MOE should seriously take a closer look at the H2 maths syllabus and review it after 7 years has passed by. The standard of the H2 Maths is so much lower than the old Further Maths. A lot of topics which are very important had been taken away. Some students who have the passion and aptitude in Maths do not have the chance to study those topics anymore. Examples are further applications of integration, evaluation of integrals by reduction formula, mathematical induction involving divisibility, 2nd order differential equations, application of de Moivre’s Theorem in proving trigonometric series, linear algebra. Moreover the Mechanics option in Further Maths serves as a foundation for students who intend to study physics or engineering in university.
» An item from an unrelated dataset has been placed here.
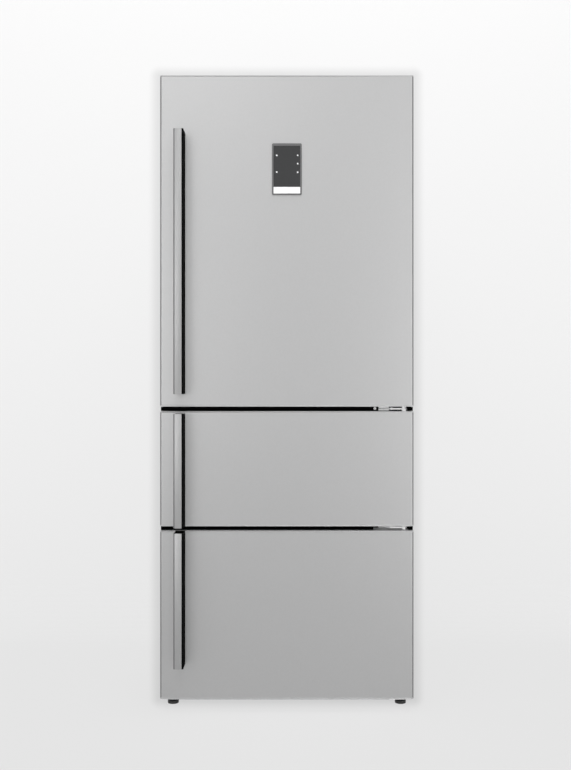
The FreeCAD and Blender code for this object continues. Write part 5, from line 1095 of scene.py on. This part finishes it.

The ‘A’ level Physics has a different focus compared to the Mechanics in Further Maths. It is more theoretical in nature and the syllabus has certain limitations.
In fact, the subject Further Maths is still being offered in UK but not in UCLES Singapore ‘A’ level exams. MOE should consider whether should Singapore students be taking the same exam as in UK so that all students get a chance to study Further Maths. The level of difficulty in H2 Maths is still considered as average compared to Further Maths. Most questions are about the same standard as the C Maths in the past. Moreover, the H3 Maths syllabus has got not much direct relations to H2 Maths. Some of the topics in H3 Maths are too advanced and only taught in advanced undergraduate maths courses in university.